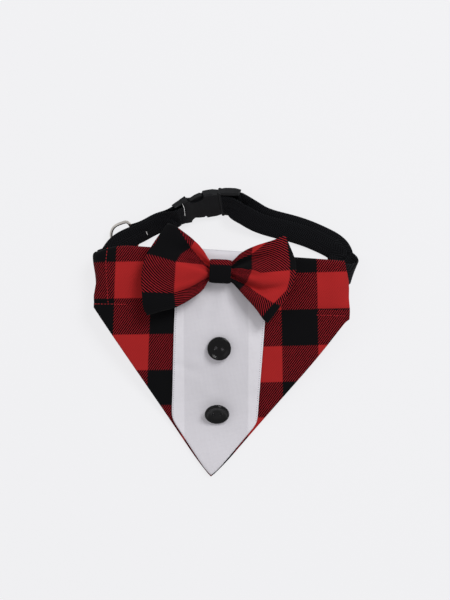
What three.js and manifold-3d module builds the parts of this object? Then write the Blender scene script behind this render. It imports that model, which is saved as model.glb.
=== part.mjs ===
// A pet's bow tie collar, lying on its back as it is put down on a table: a nylon strap in a loop with a
// curved side release buckle and a D-ring, a plaid neckerchief whose sleeve the strap runs through, a white
// shirt front with two buttons, and a pinched bow. Millimetres. +X to the wearer's left as it lies, +Y from
// the neckerchief's tip to its sleeve, +Z up from the table. The strap's far side and the tip lie on Z = 0.
import * as THREE from "three";
import { mergeVertices } from "three/addons/utils/BufferGeometryUtils.js";
import Module from "manifold-3d";

const wasm = await Module();
wasm.setup();

// Driving dimensions: webbing and strap loop
const WEB_WIDTH = 15;
const WEB_THICK = 1.3;
const LAYER_GAP = 0.3; // between two layers of webbing, and between pieces that touch
const BEND_RADIUS_RIGHT = 9.5; // where the strap turns back beyond the sleeve's right end
const BEND_RADIUS_LEFT = 6.2;
const BEND_SLANT_RIGHT = 17; // degrees that a bend's axis leans from square, so the strap comes back higher
const BEND_SLANT_LEFT = 10;
const BEND_START_RIGHT = 77.6; // where the strap starts to turn down, from the middle of the sleeve
const BEND_START_LEFT = 82;
const FOLD_BACK_LEFT = 43; // webbing turned back behind the socket's bar
const FOLD_BACK_IN_SLEEVE = 45; // end of the right fold, from the middle of the sleeve

// Driving dimensions: neckerchief
const CLOTH = 1.2; // one layer of hemmed flannel
const SLEEVE_LENGTH = 181;
const SLEEVE_HEIGHT = 39.4;
const SLEEVE_RISE = 1.6; // its top edge is this much higher at the left end and lower at the right
const TIP_DROP = 120; // from the sleeve's seam to the tip
const TIP_OFFSET = -2.6; // of the tip from the middle of the sleeve
const TIP_ROUND = 2;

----

Check each line above for the word "this" and copy the ones that have it.

What three.js and manifold-3d module builds the parts of this object? Then write the Blender scene script behind this render. It imports that model, which is saved as model.glb.
const SLEEVE_RISE = 1.6; // its top edge is this much higher at the left end and lower at the right